As a father of three children, I often find myself suggesting (or shouting), “walk before you can run”, usually to prevent accidents!
This saying is also relatable to software development and IT projects; I believe some housing providers make the mistake of trying to run before they can walk when it comes to customer portals or similar self-service software.
Endless features and requirements
I often read portal tender documents containing pages and pages of requirements that tend to be simply every idea ever mentioned in a planning meeting, rather than validated requirements through engagement with key stakeholders. Another common scenario is an organisation having a fully-functioning portal but delaying any launch (even a beta launch or any marketing) because they think that they need more features.
So what’s behind this ‘run’ (as opposed to ‘walk’) mentality? While I’m sure there are lots of organisation-specific reasons, I think the housing sector as a whole compares itself with the Amazons, Googles and online banks of the world and sees itself as being far behind. As a result, our housing peers can feel the pressure to ‘run’ to catch up with the private sector, notwithstanding the fact that our comparisons are with global behemoths with staggeringly large budgets.
First, I think we’re too hard on ourselves. Every week, at least one housing provider tells me that they want their customer portal to be like an online bank; there is a perception that banks have got it spot on and they are the standard for self-service. However, according to a recent study, 28 per cent of complaints to digital-only banks were related to their app or website, and 53 per cent of digital banks’ customers felt negatively about their provider during lockdown. Based on these stats, it’s fair to say that even the online banking world has its fair share of issues and needs to improve continually.
Hype vs. reality
The second mistake is focusing primarily on the things these organisations talk about in the media, including AI, self-driving cars, drone delivery and robotic warehouses. While these innovative areas can be exciting, most of their successes come from more mundane areas such as the ease of use of Amazon’s shopping basket and the performance and accuracy of Google’s search – things that we are so familiar with now that we take for granted.
I’ve no doubt that, at an intra-company level, these core areas enjoy most of the corporate focus and budget and, while being conscious of these advances in technology, with the money these large corporations invest, it’s always going to be hard (impossible might be a more realistic term) for housing providers to keep pace. It’s my belief that while these ideas can provide inspiration for housing providers’ trajectories of travel, the housing sector needs to be wary of such distractions and focus on its core areas.

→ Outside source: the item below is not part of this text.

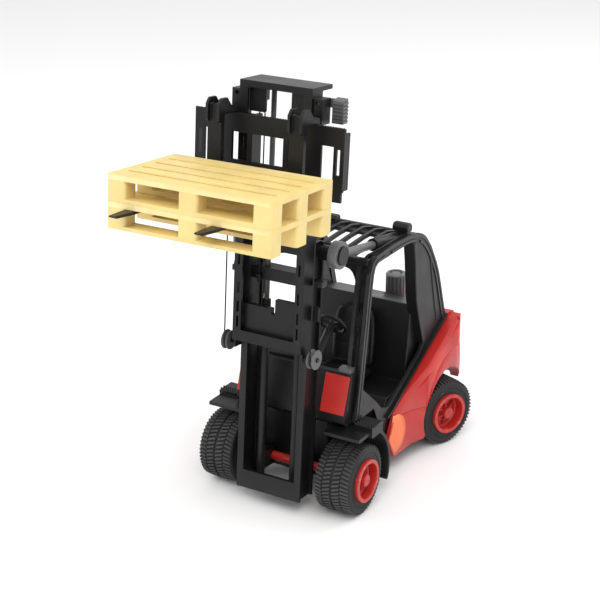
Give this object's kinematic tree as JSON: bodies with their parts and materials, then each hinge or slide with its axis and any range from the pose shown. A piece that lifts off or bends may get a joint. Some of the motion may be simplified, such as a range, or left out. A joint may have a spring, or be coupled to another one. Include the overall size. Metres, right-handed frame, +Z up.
{
  "type": "toy forklift",
  "caption": "Counterbalance toy forklift with a raised two-stage mast, steered rear wheels, open cab and stacked flat pallets on its forks.",
  "frame": {"origin": "centre of the bounding box on the ground under the tyres", "axes": "-Y is the truck's forward direction, +X the driver's left, +Z up"},
  "size_m": [0.1484, 0.3392, 0.311],
  "materials": {
    "black_plastic": "satin",
    "red_plastic": "semi-gloss",
    "rim_red": "semi-gloss",
    "dark_grey_plastic": "satin",
    "light_grey_plastic": "satin",
    "steel": "turned",
    "tyre": "matt",
    "pallet_plastic": "satin",
    "cord": "braided"
  },
  "bodies": {
    "truck": {"chassis_frame": "black_plastic", "front_axle_tube": "rim_red", "front_axle_rod": "steel", "rear_axle_beam": "black_plastic", "counterweight": "red_plastic", "side_panel_left": "red_plastic", "side_panel_right": "red_plastic", "fender_left": "black_plastic", "fender_right": "black_plastic", "cab_frame": "black_plastic", "roof_grille": "black_plastic", "work_lights": "black_plastic", "front_cowl": "black_plastic", "cowl_inserts": "red_plastic", "engine_cover": "black_plastic", "seat_cushion": "black_plastic", "seat_backrest": "black_plastic", "dashboard": "black_plastic", "steering_column": "black_plastic", "control_levers": "black_plastic"},
    "front_wheel_left": {"tyre_front_left": "tyre", "rim_front_left": "rim_red"},
    "front_wheel_right": {"tyre_front_right": "tyre", "rim_front_right": "rim_red"},
    "rear_wheel_left": {"tyre_rear_left": "tyre", "rim_rear_left": "rim_red"},
    "rear_wheel_right": {"tyre_rear_right": "tyre", "rim_rear_right": "rim_red"},
    "knuckle_left": {"knuckle_left": "dark_grey_plastic"},
    "knuckle_right": {"knuckle_right": "dark_grey_plastic"},
    "tie_bar": {"tie_bar": "dark_grey_plastic"},
    "steering_knob": {"steering_knob": "dark_grey_plastic", "steering_pinion": "dark_grey_plastic"},
    "tow_pin": {"tow_pin": "steel"},
    "steering_wheel": {"steering_wheel": "black_plastic"},
    "outer_mast": {"outer_mast": "black_plastic", "lift_barrels": "dark_grey_plastic", "lower_string_rear": "cord", "upper_string_rear": "cord"},
    "inner_mast": {"inner_mast": "black_plastic", "lift_rams": "dark_grey_plastic", "lower_string_front": "cord", "upper_string_front": "cord"},
    "lower_pulley_left": {"lower_pulley_left": "dark_grey_plastic"},
    "lower_pulley_right": {"lower_pulley_right": "dark_grey_plastic"},
    "upper_pulley_left": {"upper_pulley_left": "dark_grey_plastic"},
    "upper_pulley_right": {"upper_pulley_right": "dark_grey_plastic"},
    "carriage": {"carriage": "black_plastic"},
    "fork_left": {"fork_left": "dark_grey_plastic"},
    "fork_right": {"fork_right": "dark_grey_plastic"},
    "release_lever": {"release_lever": "dark_grey_plastic"},
    "tilt_cylinder_left": {"tilt_cylinder_left": "black_plastic"},
    "tilt_cylinder_right": {"tilt_cylinder_right": "black_plastic"},
    "tilt_rod_left": {"tilt_rod_left": "light_grey_plastic"},
    "tilt_rod_right": {"tilt_rod_right": "light_grey_plastic"},
    "pallet_lower": {"pallet_lower": "pallet_plastic"},
    "pallet_upper": {"pallet_upper": "pallet_plastic"}
  },
  "joints": [
    {"name": "front_wheel_left_spin", "type": "hinge", "parent": "truck", "child": "front_wheel_left", "pos_m": [0.0635, -0.01445, 0.0266], "axis": [1, 0, 0], "continuous": true},
    {"name": "steer_left", "type": "hinge", "parent": "truck", "child": "knuckle_left", "pos_m": [0.048, 0.12205, 0.0266], "axis": [0, 0, 1], "range_deg": [-1.2, 42.8]},
    {"name": "rear_wheel_left_spin", "type": "hinge", "parent": "knuckle_left", "child": "rear_wheel_left", "pos_m": [0.06623, 0.11513, 0.0266], "axis": [0.9348, -0.3551, 0], "continuous": true},
    {"name": "front_wheel_right_spin", "type": "hinge", "parent": "truck", "child": "front_wheel_right", "pos_m": [-0.0635, -0.01445, 0.0266], "axis": [1, 0, 0], "continuous": true},
    {"name": "steer_right", "type": "hinge", "parent": "truck", "child": "knuckle_right", "pos_m": [-0.048, 0.12205, 0.0266], "axis": [0, 0, 1], "range_deg": [-1.2, 42.8]},
    {"name": "rear_wheel_right_spin", "type": "hinge", "parent": "knuckle_right", "child": "rear_wheel_right", "pos_m": [-0.06623, 0.12898, 0.0266], "axis": [0.9348, -0.3551, 0], "continuous": true},
    {"name": "tie_bar_slide", "type": "slide", "parent": "truck", "child": "tie_bar", "axis": [1, 0, 0], "range_m": [-0.0046, 0.0002]},
    {"name": "steering_knob_turn", "type": "hinge", "parent": "truck", "child": "steering_knob", "pos_m": [0, 0.15055, 0.1], "axis": [0, 0, 1], "range_deg": [-61.5, 2]},
    {"name": "tow_pin_lift", "type": "slide", "parent": "truck", "child": "tow_pin", "axis": [0, 0, 1], "range_m": [0, 0.014]},
    {"name": "steering_wheel_turn", "type": "hinge", "parent": "truck", "child": "steering_wheel", "pos_m": [0, 0.0478, 0.11232], "axis": [0, 0.788, 0.6157], "continuous": true},
    {"name": "mast_tilt", "type": "hinge", "parent": "truck", "child": "outer_mast", "pos_m": [0, -0.01445, 0.0266], "axis": [1, 0, 0], "range_deg": [-3, 8]},
    {"name": "mast_lift", "type": "slide", "parent": "outer_mast", "child": "inner_mast", "axis": [0, 0.0872, 0.9962], "range_m": [-0.1045, 0], "deforming": ["lower_string_rear", "upper_string_rear"]},
    {"name": "carriage_lift", "type": "slide", "parent": "inner_mast", "child": "carriage", "axis": [0, 0.0872, 0.9962], "range_m": [-0.1045, 0], "deforming": ["lower_string_front", "upper_string_front"]},
    {"name": "lower_pulley_left_spin", "type": "hinge", "parent": "inner_mast", "child": "lower_pulley_left", "pos_m": [0.035, -0.03905, 0.12412], "axis": [1, 0, 0], "range_deg": [-5, 1160]},
    {"name": "upper_pulley_left_spin", "type": "hinge", "parent": "inner_mast", "child": "upper_pulley_left", "pos_m": [0.0165, -0.01928, 0.29846], "axis": [1, 0, 0], "range_deg": [-5, 2150]},
    {"name": "lower_pulley_right_spin", "type": "hinge", "parent": "inner_mast", "child": "lower_pulley_right", "pos_m": [-0.035, -0.03905, 0.12412], "axis": [1, 0, 0], "range_deg": [-5, 1160]},
    {"name": "upper_pulley_right_spin", "type": "hinge", "parent": "inner_mast", "child": "upper_pulley_right", "pos_m": [-0.0165, -0.01928, 0.29846], "axis": [1, 0, 0], "range_deg": [-5, 2150]},
    {"name": "fork_left_shift", "type": "slide", "parent": "carriage", "child": "fork_left", "axis": [1, 0, 0], "range_m": [-0.008, 0.015]},
    {"name": "fork_right_shift", "type": "slide", "parent": "carriage", "child": "fork_right", "axis": [1, 0, 0], "range_m": [0, 0.008]},
    {"name": "release_lever_press", "type": "hinge", "parent": "inner_mast", "child": "release_lever", "pos_m": [0.0312, -0.02059, 0.30058], "axis": [0, 0.9962, -0.0872], "range_deg": [0, 10], "stiffness_Nm_per_rad": 0.01, "springref_deg": -17.19},
    {"name": "tilt_cylinder_left_swing", "type": "hinge", "parent": "truck", "child": "tilt_cylinder_left", "pos_m": [0.038, 0.06955, 0.1796], "axis": [1, 0, 0], "range_deg": [-1.5, 4]},
    {"name": "tilt_rod_left_slide", "type": "slide", "parent": "tilt_cylinder_left", "child": "tilt_rod_left", "axis": [0, -0.9875, 0.1577], "range_m": [-0.0095, 0.024]},
    {"name": "tilt_cylinder_right_swing", "type": "hinge", "parent": "truck", "child": "tilt_cylinder_right", "pos_m": [-0.038, 0.06955, 0.1796], "axis": [1, 0, 0], "range_deg": [-1.5, 4]},
    {"name": "tilt_rod_right_slide", "type": "slide", "parent": "tilt_cylinder_right", "child": "tilt_rod_right", "axis": [0, -0.9875, 0.1577], "range_m": [-0.0095, 0.024]},
    {"name": "pallet_slide_off", "type": "slide", "parent": "carriage", "child": "pallet_lower", "axis": [0, -0.9962, 0.0872], "range_m": [0, 0.09]},
    {"name": "pallet_lift_off", "type": "slide", "parent": "pallet_lower", "child": "pallet_upper", "axis": [0, 0.0872, 0.9962], "range_m": [0, 0.03]}
  ],
  "couplings": [
    {"joint": "steer_right", "follows": "steer_left", "ratio": 1},
    {"joint": "tie_bar_slide", "follows": "steer_left", "m_per_rad": -0.006},
    {"joint": "steering_knob_turn", "follows": "steer_left", "ratio": -1.4286},
    {"joint": "carriage_lift", "follows": "mast_lift", "ratio": 1},
    {"joint": "lower_pulley_left_spin", "follows": "mast_lift", "rad_per_m": -192.31},
    {"joint": "upper_pulley_left_spin", "follows": "mast_lift", "rad_per_m": -357.14},
    {"joint": "lower_pulley_right_spin", "follows": "mast_lift", "rad_per_m": -192.31},
    {"joint": "upper_pulley_right_spin", "follows": "mast_lift", "rad_per_m": -357.14},
    {"joint": "tilt_cylinder_left_swing", "follows": "mast_tilt", "ratio": 0.32},
    {"joint": "tilt_rod_left_slide", "follows": "mast_tilt", "m_per_rad": 0.1635},
    {"joint": "tilt_cylinder_right_swing", "follows": "mast_tilt", "ratio": 0.32},
    {"joint": "tilt_rod_right_slide", "follows": "mast_tilt", "m_per_rad": 0.1635}
  ]
}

What’s the answer? It’s likely to be different for each organisation, but I’m a strong believer in taking an agile approach to a customer portal project, whether a completely new project or when replacing an existing portal. This gets the portal in the hands of real users as soon as possible, enabling continual improvements over time. Remember, improvements are not just about features but also about UX enhancements.
The big-ticket items
Where to start? For a customer portal, it’s hard to argue against the two big-ticket items (finance and repairs), and those most requested by tenants to manage their financials, including paying their rent and rent statements as well as reporting and managing repairs.
Those two self-service areas in housing generally account for 80 per cent of inbound calls. Making portals easy to access and using a common sense, intuitive approach to self-service navigation, will encourage a much higher adoption rate than providing ten shiny new services, where repairs and financials are compromised in any way.
Stephen Hall is the managing director of Active Housing by Hallnet.